Problem to work on -
From the data that follows, print exactly the lines starting at the one containing "3.4, 1.4, 0.15)" and ending at the one containing "obj.data.transform(world)"; include both of them and nothing more.

********************

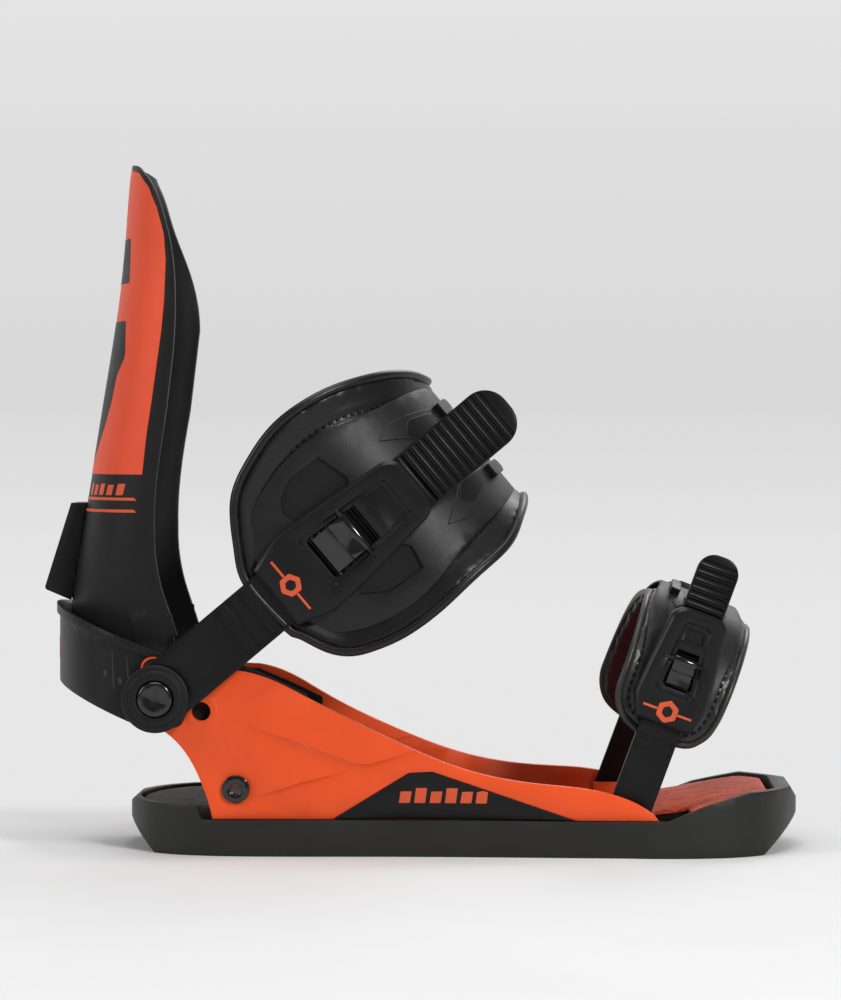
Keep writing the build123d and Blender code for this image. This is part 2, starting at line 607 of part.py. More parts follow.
def release_pawl(loop, u0):
    """Spring-loaded holding pawl with its thumb tab."""
    u, w = buckle_axes(loop, u0)[0]
    width = loop["width"] - 3
    half = width / 2 - 3.2
    lip = loop["strap"] + STRAP_T + 0.25
    hub = cross_pin(u, w, 2.6, 2 * half)
    tooth = polygon([(u - 2.4, w), (u + 0.6, lip), (u + 2.0, lip + 0.3), (u + 2.4, w)])
    tab = side_prism(polygon([(u - 1.5, w + 0.6), (u + 0.5, w + 2.4), (u - 9, w + 5.0), (u - 12, w + 4.6),
                              (u - 12, w + 3.2), (u - 9, w + 3.0)]), -half, half)
    return hub + side_prism(tooth, -half, half) + tab - cross_pin(u, w, 1.55, 3 * width)


def torsion_spring(loop, u0, which):
    """Coil beside the hub of the lever or the pawl."""
    u, w = buckle_axes(loop, u0)[which]
    start = (loop["width"] - 3) / 2 - 2.6
    path = Helix(pitch=0.75, height=1.9, radius=2.35)
    coil = sweep(Plane(origin=path @ 0, z_dir=path % 0) * Circle(0.3), path=path)
    return coil.moved(Location((0, 0, 0), (-90, 0, 0))).moved(Location((u, start, w)))


# ---------------------------------------------------------------- strap fasteners
def bolt_washer():
    """Large stepped washer over the end of the -Y ankle strap."""
    w0 = -(ANKLE["strap"] + STRAP_T + 0.2)
    body = rod_y(14.0, *BOLT, w0 - 2.6, w0)
    body += rod_y(11.4, *BOLT, w0 - 3.5, w0 - 2.6)
    return body - rod_y(4.15, *BOLT, w0 - 9, w0 + 9) - rod_y(7.6, *BOLT, w0 - 9, w0 - 2.0)


def cross_recess(y, depth):
    """Cross-shaped driver recess."""
    arms = slab(-4.4, 4.4, y, y + depth, -1.2, 1.2) + slab(-1.2, 1.2, y, y + depth, -4.4, 4.4)
    return arms.moved(Location((BOLT[0], 0, BOLT[1]), (0, 20, 0)))


def strap_bolt():
    """Bolt of the -Y ankle strap, with a domed head."""
    w0 = -(ANKLE["strap"] + STRAP_T + 0.2)
    head = rod_y(7.3, *BOLT, w0 - 4.4, w0 - 2.0)
    head = fillet(head.edges().group_by(Axis.Y)[0], 1.2)
    return head + rod_y(4.0, *BOLT, w0 - 2.0, -ARM_IN - 0.2) - cross_recess(w0 - 5, 2.6)


def strap_spacer():
    """Spacer between the hoop and the -Y ankle strap."""
    return rod_y(6.4, *BOLT, -ANKLE["strap"] + 0.15, -HOOP_OUT - 0.15) - rod_y(4.15, *BOLT, -BEYOND, 0)


def strap_nut():
    """Flanged nut inside the -Y arm."""
    flange = rod_y(5.65, *BOLT, -ARM_IN - 1.3, -ARM_IN - 0.1)
    sleeve = rod_y(4.8, *BOLT, -ARM_OUT + 0.2, -ARM_IN - 1.2)
    return flange + sleeve - rod_y(4.02, *BOLT, -BEYOND, 0)


def side_bushing():
    """Hollow bushing through the foot of the -Y arm."""
    bush = rod_y(5.8, *EYE, -ARM_OUT - 1.5, -ARM_OUT - 0.05) + rod_y(4.0, *EYE, -ARM_OUT - 0.1, -ARM_IN)
    bush = bush + rod_y(5.4, *EYE, -ARM_IN + 0.05, -ARM_IN + 1.2)
    return bush - rod_y(2.4, *EYE, -BEYOND, 0)


def main():
    os.makedirs("parts", exist_ok=True)
    a0, a_size = 65.0, (75.6, 29.0, 39.5, 28.5)
    t0, t_size = 41.5, (50.0, 23.6, 31.5, 23.6)
    ankle_buckle, toe_buckle = 60.0, 40.0

    save("sole_skin", sole_skin())
    save("baseplate", baseplate())
    save("side_panel_medial", side_panel())
    save("side_panel_lateral", mirror(side_panel(), about=Plane.XZ))
    save("arm_liners", group(arm_liner(3.4), mirror(arm_liner(-4.5), about=Plane.XZ)))
    save("heel_footbed", heel_footbed())
    save("arch_footbed", arch_footbed())
    save("toe_ramp_wedge", ramp_plate())
    save("toe_ramp_pad", ramp_pad())
    save("mounting_disc", mounting_disc())
    save("side_bushings", both_sides(side_bushing()))

    save("heel_hoop", heel_hoop())
    save("highback_bushings", both_sides(pivot_bushing()))
    save("highback_bolts", both_sides(pivot_bolt()))
    save("highback_shell", highback_shell())
    save("highback_pad", highback_pad())
    save("lean_block", lean_block())
    save("lean_screw", lean_screw())

    save("ankle_strap_washers", both_sides(bolt_washer()))
    save("ankle_strap_bolts", both_sides(strap_bolt()))
    save("ankle_strap_spacers", both_sides(strap_spacer()))
    save("ankle_strap_nuts", both_sides(strap_nut()))
    save("toe_strap_pins", group(toe_pin(-1, 2.5), toe_pin(1, 2.5)))

    hole = extrude(Circle(4.3), amount=BEYOND)
    flex, teeth = (42.0, 61.0, 6.2, 3.6, 0.9), (77.6, 184.5, 3.75, 1.55, 0.2)
    save("ankle_tongue", on_side(ANKLE, -1, tongue(ANKLE, flex, teeth) - hole))
    save("ankle_ladder", on_side(ANKLE, 1, ladder(ANKLE, 140.0) - hole))
    save("ankle_pad", strap_pad(ANKLE, ANKLE_PAD))
    save("ankle_frame", strap_frame(ANKLE, ANKLE_FRAME, ANKLE_WINDOWS))
    save("ankle_adjuster", on_side(ANKLE, -1, adjuster(ANKLE, a0, a_size)))
    save("ankle_latch", on_side(ANKLE, -1, latch(ANKLE, a0, a_size[0])))
    pin_w = ANKLE["strap"] + LATCH_RISE
    save("ankle_latch_pin", on_side(ANKLE, -1, cross_pin(a0 + 0.56 * a_size[0], pin_w, 1.2, 26.4)))
    save("ankle_buckle_base", on_side(ANKLE, 1, buckle_base(ANKLE, ankle_buckle, 36)))
    save("ankle_buckle_pins", on_side(ANKLE, 1, group(*buckle_pins(ANKLE, ankle_buckle))))
    save("ankle_ratchet_lever", on_side(ANKLE, 1, ratchet_lever(ANKLE, ankle_buckle, 44)))
    save("ankle_lever_spring", on_side(ANKLE, 1, torsion_spring(ANKLE, ankle_buckle, 1)))
    save("ankle_release_pawl", on_side(ANKLE, 1, release_pawl(ANKLE, ankle_buckle)))
    save("ankle_pawl_spring", on_side(ANKLE, 1, torsion_spring(ANKLE, ankle_buckle, 0)))

    hole = extrude(Circle(2.55), amount=BEYOND)
    flex, teeth = (30.0, 37.0, 5.0, 2.6, 0.8), (50.0, 112.0, 3.4, 1.4, 0.15)
    save("toe_tongue", on_side(TOE, -1, tongue(TOE, flex, teeth) - hole))
    save("toe_ladder", on_side(TOE, 1, ladder(TOE, 100.0) - hole))
    save("toe_pad", strap_pad(TOE, TOE_PAD))
    save("toe_frame", strap_frame(TOE, TOE_FRAME, TOE_WINDOWS))
    save("toe_adjuster", on_side(TOE, -1, adjuster(TOE, t0, t_size)))
    save("toe_latch", on_side(TOE, -1, latch(TOE, t0, t_size[0])))
    pin_w = TOE["strap"] + LATCH_RISE
    save("toe_latch_pin", on_side(TOE, -1, cross_pin(t0 + 0.56 * t_size[0], pin_w, 1.2, 18.6)))
    save("toe_buckle_base", on_side(TOE, 1, buckle_base(TOE, toe_buckle, 32)))
    save("toe_buckle_pins", on_side(TOE, 1, group(*buckle_pins(TOE, toe_buckle))))
    save("toe_ratchet_lever", on_side(TOE, 1, ratchet_lever(TOE, toe_buckle, 36)))
    save("toe_lever_spring", on_side(TOE, 1, torsion_spring(TOE, toe_buckle, 1)))
    save("toe_release_pawl", on_side(TOE, 1, release_pawl(TOE, toe_buckle)))
    save("toe_pawl_spring", on_side(TOE, 1, torsion_spring(TOE, toe_buckle, 0)))


main()
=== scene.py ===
"""Looks of the strap binding: materials, padded straps, foam, prints, stitching, studio and camera.

Lengths inside the helpers are millimetres in the shared frame; the meshes are in metres.
"""
import math

import bmesh
import bpy
import numpy as np
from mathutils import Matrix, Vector, geometry
from mathutils.bvhtree import BVHTree


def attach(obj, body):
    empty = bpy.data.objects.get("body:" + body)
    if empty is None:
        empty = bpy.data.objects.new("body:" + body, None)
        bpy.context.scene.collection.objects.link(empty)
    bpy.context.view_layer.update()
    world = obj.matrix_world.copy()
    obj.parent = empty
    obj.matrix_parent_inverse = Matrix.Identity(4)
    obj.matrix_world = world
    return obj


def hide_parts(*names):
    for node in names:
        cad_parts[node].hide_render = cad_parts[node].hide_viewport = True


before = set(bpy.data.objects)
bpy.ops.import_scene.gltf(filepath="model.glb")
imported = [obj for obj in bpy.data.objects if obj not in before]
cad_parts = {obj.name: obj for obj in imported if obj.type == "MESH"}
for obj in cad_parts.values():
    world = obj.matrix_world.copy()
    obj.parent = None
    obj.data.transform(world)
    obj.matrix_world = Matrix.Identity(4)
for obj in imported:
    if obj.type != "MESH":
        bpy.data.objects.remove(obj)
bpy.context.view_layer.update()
M = 0.001

# ---------------------------------------------------------------- colours, linear
BLACK = (0.0085, 0.0085, 0.0085)
DEEP = (0.0055, 0.0055, 0.0055)
SOLE = (0.0098, 0.0098, 0.0084)
LEATHER = (0.0070, 0.0070, 0.0070)
ORANGE = (0.84, 0.088, 0.016)
RED_ORANGE = (0.72, 0.080, 0.030)
PRINT = (0.64, 0.096, 0.036)


# ---------------------------------------------------------------- materials
def new_material(name):
    """Empty node material: (material, its nodes, its links)."""
    mat = bpy.data.materials.new(name)
    mat.use_nodes = True
    return mat, mat.node_tree.nodes, mat.node_tree.links


def noise(nodes, links, scale, detail=4.0, stretch=(1, 1, 1), rough=0.55):
    """Noise texture in object space. scale is in features per metre."""
    coord = nodes.new("ShaderNodeTexCoord")
    mapping = nodes.new("ShaderNodeMapping")
    mapping.inputs["Scale"].default_value = stretch
    tex = nodes.new("ShaderNodeTexNoise")
    tex.inputs["Scale"].default_value = scale
    tex.inputs["Detail"].default_value = detail
    tex.inputs["Roughness"].default_value = rough
    links.new(coord.outputs["Object"], mapping.inputs["Vector"])
    links.new(mapping.outputs["Vector"], tex.inputs["Vector"])
    return tex.outputs["Fac"]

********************

Written answer -
    flex, teeth = (30.0, 37.0, 5.0, 2.6, 0.8), (50.0, 112.0, 3.4, 1.4, 0.15)
    save("toe_tongue", on_side(TOE, -1, tongue(TOE, flex, teeth) - hole))
    save("toe_ladder", on_side(TOE, 1, ladder(TOE, 100.0) - hole))
    save("toe_pad", strap_pad(TOE, TOE_PAD))
    save("toe_frame", strap_frame(TOE, TOE_FRAME, TOE_WINDOWS))
    save("toe_adjuster", on_side(TOE, -1, adjuster(TOE, t0, t_size)))
    save("toe_latch", on_side(TOE, -1, latch(TOE, t0, t_size[0])))
    pin_w = TOE["strap"] + LATCH_RISE
    save("toe_latch_pin", on_side(TOE, -1, cross_pin(t0 + 0.56 * t_size[0], pin_w, 1.2, 18.6)))
    save("toe_buckle_base", on_side(TOE, 1, buckle_base(TOE, toe_buckle, 32)))
    save("toe_buckle_pins", on_side(TOE, 1, group(*buckle_pins(TOE, toe_buckle))))
    save("toe_ratchet_lever", on_side(TOE, 1, ratchet_lever(TOE, toe_buckle, 36)))
    save("toe_lever_spring", on_side(TOE, 1, torsion_spring(TOE, toe_buckle, 1)))
    save("toe_release_pawl", on_side(TOE, 1, release_pawl(TOE, toe_buckle)))
    save("toe_pawl_spring", on_side(TOE, 1, torsion_spring(TOE, toe_buckle, 0)))


main()
=== scene.py ===
"""Looks of the strap binding: materials, padded straps, foam, prints, stitching, studio and camera.

Lengths inside the helpers are millimetres in the shared frame; the meshes are in metres.
"""
import math

import bmesh
import bpy
import numpy as np
from mathutils import Matrix, Vector, geometry
from mathutils.bvhtree import BVHTree


def attach(obj, body):
    empty = bpy.data.objects.get("body:" + body)
    if empty is None:
        empty = bpy.data.objects.new("body:" + body, None)
        bpy.context.scene.collection.objects.link(empty)
    bpy.context.view_layer.update()
    world = obj.matrix_world.copy()
    obj.parent = empty
    obj.matrix_parent_inverse = Matrix.Identity(4)
    obj.matrix_world = world
    return obj


def hide_parts(*names):
    for node in names:
        cad_parts[node].hide_render = cad_parts[node].hide_viewport = True


before = set(bpy.data.objects)
bpy.ops.import_scene.gltf(filepath="model.glb")
imported = [obj for obj in bpy.data.objects if obj not in before]
cad_parts = {obj.name: obj for obj in imported if obj.type == "MESH"}
for obj in cad_parts.values():
    world = obj.matrix_world.copy()
    obj.parent = None
    obj.data.transform(world)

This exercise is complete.